Jeffs and Nephew are not subtle about the fact that this book is a means to promote a pro-gun agenda. Some of the text is lifted almost verbatim from the Michigan Open Carry website, including this explanation Brenna's dad gives to some teenagers about why he carries his gun openly:
Open carry can deter a crime, it's a faster draw, and it's more comfortable in the summer when we wear light clothing. It also brings gun ownership out of the closet and into the mainstream and shows the public that good people keep and bear arms.
Of course, using organizational boilerplate as dialogue makes My Parents Open Carry more propaganda, and less a treasured tome to be honored with a place on the shelf alongside Goodnight, Moon and The Cat in the Hat.
As is often the case, propaganda quickly leads to misinformation and the manipulation of facts, and My Parents Open Carry is no exception. There are plenty of themes and situations that stretch the limits of its credibility.

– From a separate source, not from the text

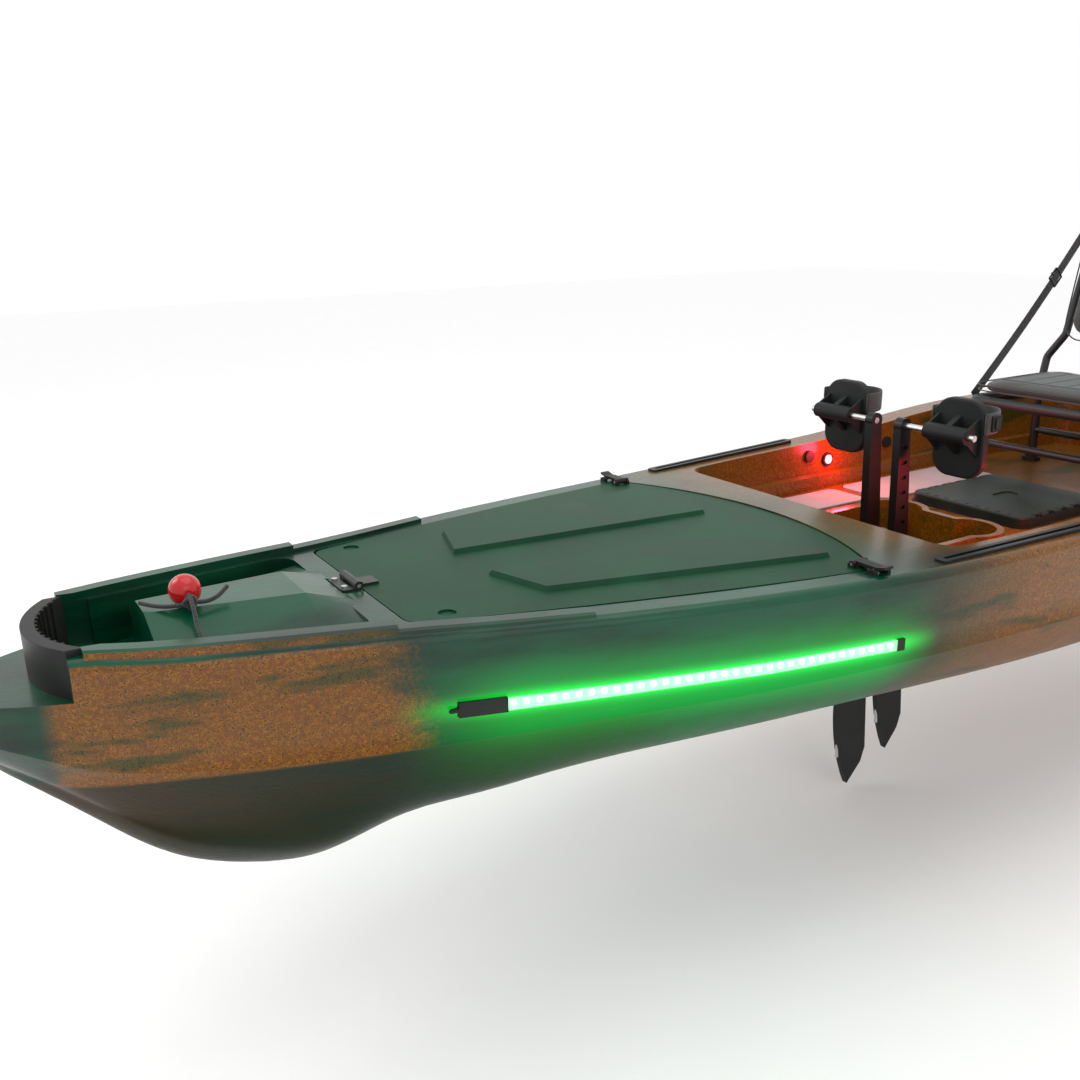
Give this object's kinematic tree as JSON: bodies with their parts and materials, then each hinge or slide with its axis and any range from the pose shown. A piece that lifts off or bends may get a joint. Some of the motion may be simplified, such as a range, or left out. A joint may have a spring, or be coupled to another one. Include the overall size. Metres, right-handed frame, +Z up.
{
  "type": "kayak",
  "caption": "Sit-on-top pedal-drive fishing kayak with hinged bow hatch, cockpit with fin drive and tackle hatch, folding seat, gear tracks, light strips and rudder.",
  "frame": {"origin": "on the flat of the keel, on the centre line at the middle of the hull's length", "axes": "+X to the bow, +Y to port, +Z up"},
  "size_m": [3.8391, 0.8902, 1.2103],
  "materials": {
    "hull": "rotomoulded, speckled",
    "plastic": "satin moulded",
    "lid": "fine grained",
    "tackle_lid": "satin",
    "steel": "brushed stainless",
    "bracket": "black coated",
    "track": "black anodised",
    "seal": "soft foam rubber",
    "fin": "moulded rubber",
    "arm": "black anodised",
    "pedal": "moulded",
    "webbing": "woven webbing",
    "seat_tube": "powder coated black",
    "seat_fabric": "woven mesh and polyester",
    "foam": "dotted foam sheet",
    "sleeve": "clear silicone",
    "tape": "white circuit tape",
    "chip": "light emitting",
    "lens": "red lit lens",
    "ball": "glossy",
    "cord": "braided elastic"
  },
  "bodies": {
    "hull": {"bow_handle": "plastic", "cockpit_light_bezels": "plastic", "cockpit_light_lenses": "lens", "crank_axle": "steel", "deck_fasteners": "steel", "drive_housing": "plastic", "fin_shaft": "steel", "floor_pads": "foam", "gear_tracks": "track", "hatch_hinge_brackets": "bracket", "hatch_seal": "seal", "hinge_pins": "steel", "hull": "hull", "latch_keepers": "plastic", "light_chips": "chip", "light_end_pods": "plastic", "light_sleeves": "sleeve", "light_tapes": "tape", "rudder_bracket": "plastic", "rudder_pin": "steel", "seat_back_bolts": "steel", "seat_cushion": "seat_fabric", "seat_feet": "plastic", "seat_frame": "seat_tube", "steering_base": "plastic", "stern_handle": "plastic", "tackle_bin": "plastic", "tackle_hinge": "plastic", "toggle_ball": "ball", "toggle_cord": "cord", "toggle_cord_anchor": "plastic", "toggle_tail_aft": "cord", "toggle_tail_fore": "cord", "wall_plugs": "plastic"},
    "bow_hatch": {"bow_lid": "lid", "hatch_hinge_leaves": "bracket", "latch_bases": "plastic", "latch_pins": "steel"},
    "latch_port": {"latch_port": "plastic"},
    "latch_starboard": {"latch_starboard": "plastic"},
    "tackle_hatch": {"tackle_lid": "tackle_lid"},
    "crank_port": {"crank_arm_port": "arm", "pedal_axle_port": "steel"},
    "crank_starboard": {"crank_arm_starboard": "arm", "pedal_axle_starboard": "steel"},
    "pedal_port": {"pedal_port": "pedal", "pedal_strap_port": "webbing"},
    "pedal_starboard": {"pedal_starboard": "pedal", "pedal_strap_starboard": "webbing"},
    "front_fin": {"fin_front": "fin", "fin_mast_front": "steel"},
    "rear_fin": {"fin_rear": "fin", "fin_mast_rear": "steel"},
    "seat_back": {"seat_back_frame": "seat_tube", "seat_back_cushion": "seat_fabric", "seat_straps": "webbing"},
    "rudder": {"rudder_head": "plastic", "rudder_blade_bolt": "steel"},
    "rudder_blade": {"rudder_blade": "fin"},
    "steering_handle": {"steering_handle": "plastic"}
  },
  "joints": [
    {"name": "bow_hatch_hinge", "type": "hinge", "parent": "hull", "child": "bow_hatch", "pos_m": [1.30735, 0, 0.32961], "axis": [0, 1, 0], "range_deg": [0, 100]},
    {"name": "latch_port_flip", "type": "hinge", "parent": "bow_hatch", "child": "latch_port", "pos_m": [0.5936, 0.31995, 0.30908], "axis": [1, 0, 0], "range_deg": [0, 110]},
    {"name": "latch_starboard_flip", "type": "hinge", "parent": "bow_hatch", "child": "latch_starboard", "pos_m": [0.5936, -0.31995, 0.30908], "axis": [-1, 0, 0], "range_deg": [0, 110]},
    {"name": "tackle_hatch_hinge", "type": "hinge", "parent": "hull", "child": "tackle_hatch", "pos_m": [-0.222, -0.15, 0.209], "axis": [1, 0, 0], "range_deg": [0, 95]},
    {"name": "crank_swing", "type": "hinge", "parent": "hull", "child": "crank_port", "pos_m": [0.165, 0, 0.187], "axis": [0, 1, 0], "range_deg": [-28, 28]},
    {"name": "crank_starboard_swing", "type": "hinge", "parent": "hull", "child": "crank_starboard", "pos_m": [0.165, 0, 0.187], "axis": [0, 1, 0], "range_deg": [-28, 28]},
    {"name": "pedal_port_tilt", "type": "hinge", "parent": "crank_port", "child": "pedal_port", "pos_m": [0.177, 0.14, 0.432], "axis": [0, 1, 0], "range_deg": [-18, 18]},
    {"name": "pedal_starboard_tilt", "type": "hinge", "parent": "crank_starboard", "child": "pedal_starboard", "pos_m": [0.177, -0.14, 0.432], "axis": [0, 1, 0], "range_deg": [-18, 18]},
    {"name": "front_fin_swing", "type": "hinge", "parent": "hull", "child": "front_fin", "pos_m": [0.225, 0, -0.03], "axis": [1, 0, 0], "range_deg": [-70, 70]},
    {"name": "rear_fin_swing", "type": "hinge", "parent": "hull", "child": "rear_fin", "pos_m": [0.111, 0, -0.03], "axis": [1, 0, 0], "range_deg": [-70, 70]},
    {"name": "seat_back_fold", "type": "hinge", "parent": "hull", "child": "seat_back", "pos_m": [-0.7, 0, 0.401], "axis": [0, 1, 0], "range_deg": [0, 45], "deforming": ["seat_straps"]},
    {"name": "rudder_steer", "type": "hinge", "parent": "hull", "child": "rudder", "pos_m": [-1.87075, 0, 0.22], "axis": [0, 0, 1], "range_deg": [-35, 35]},
    {"name": "steering_turn", "type": "hinge", "parent": "hull", "child": "steering_handle", "pos_m": [-0.56, 0.40748, 0.35562], "axis": [0, 0, 1], "range_deg": [-45, 45]},
    {"name": "rudder_lift", "type": "hinge", "parent": "rudder", "child": "rudder_blade", "pos_m": [-1.90875, 0, 0.219], "axis": [0, 1, 0], "range_deg": [0, 110]}
  ],
  "couplings": [
    {"joint": "crank_starboard_swing", "follows": "crank_swing", "ratio": -1},
    {"joint": "front_fin_swing", "follows": "crank_swing", "ratio": 2.5},
    {"joint": "rear_fin_swing", "follows": "crank_swing", "ratio": -2.5},
    {"joint": "steering_turn", "follows": "rudder_steer", "ratio": 1.25}
  ]
}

The idea that people who openly carry firearms actually help deter crimes comes up several times in My Parents Open Carry. And Gun Owners of America have plenty of evidence that guns are used "2.5 million times a year for self-defense purposes," and that concealed carry laws contributed to lower crime rates around the country.
Statistics from organizations unrelated to the gun lobby tell a different story, however. As far as anecdotal evidence goes, although citizens with guns may contribute to declining crime rates in certain areas, there are still situations in which the concept backfires with tragic results. As indicated on FactCheck.org, the trouble with getting to the truth about whether guns actually help prevent crime lies in that it's hard to study what would have happened if the gun wasn't present. Although it may not be fair to completely call BS on this idea, My Parents Open Carry definitely does not tell all the sides of the story.
My Parents Open Carry also includes a lengthy discussion of the Second Amendment, and allusions to guns protecting citizens from a "tyrannical government." There's even a kindly WWII vet who explains to the book's young protagonist:
...when the United States was forming a new government, the Founding Fathers knew that the surest way to keep the new republic from becoming too powerful was to allow the citizens the right to keep and bear arms. This assured that the new government wouldn’t become too bossy, because the people had the means to fight against it.
It's a great history lesson, but it doesn't take into consideration that the America of 1787, when the Constitution was ratified, and the America of 2014 are different in many ways. Regurgitating the notion that American citizens need guns to protect themselves from their government in a children's book is not just audacious, it also doesn't take into account that if citizens want to take on their government, they don't necessarily need guns to do it.
Perhaps the book's most outrageous and controversial moment comes right at the end. Throughout the story, readers have been told that Brenna's parents promised her a special reward for getting straight As on her report card. When the family makes its final stop of the day at their favorite shooting range, Brenna's reward becomes painfully obvious:
Forget money, new clothes, or an iTunes gift card — the 13-year-old gets her very own handgun. Technically, it won't be "hers" until she's 18, as her dad explains, but why should her tender age mean that she has to miss out on all the gun-slinging family fun? It's just like giving a 13-year-old a car to practice on until she reaches the legal driving age. That's a thing people do, right?
To the surprise of absolutely no one, My Parents Open Carry has become the latest lightning rod in the gun control debate. Critics have described the book as "bizarre," "chilling," and "probably the worst children's book ever." Outside of the positive blurbs on the book's website, people don't have a lot of good things to say about My Parents Open Carry. Even the five-star reviews on Amazon belie a distinctively snarky, distasteful tone:
My Parents Open Carry is also making international headlines, and not doing much to disprove the image of all Americans as pistol-packing cowboys that is prevalent elsewhere in the world.
This story can't end without a cherry on top, of course: My Parents Open Carry is not even the most shocking title published by White Feather Press. For that, look no further than the "fun book" Raising Boys Feminists Will Hate by Doug Giles, which you can get for free when you order a hard copy of My Parents Open Carry. I declined the offer because there was only so much I could take in one day.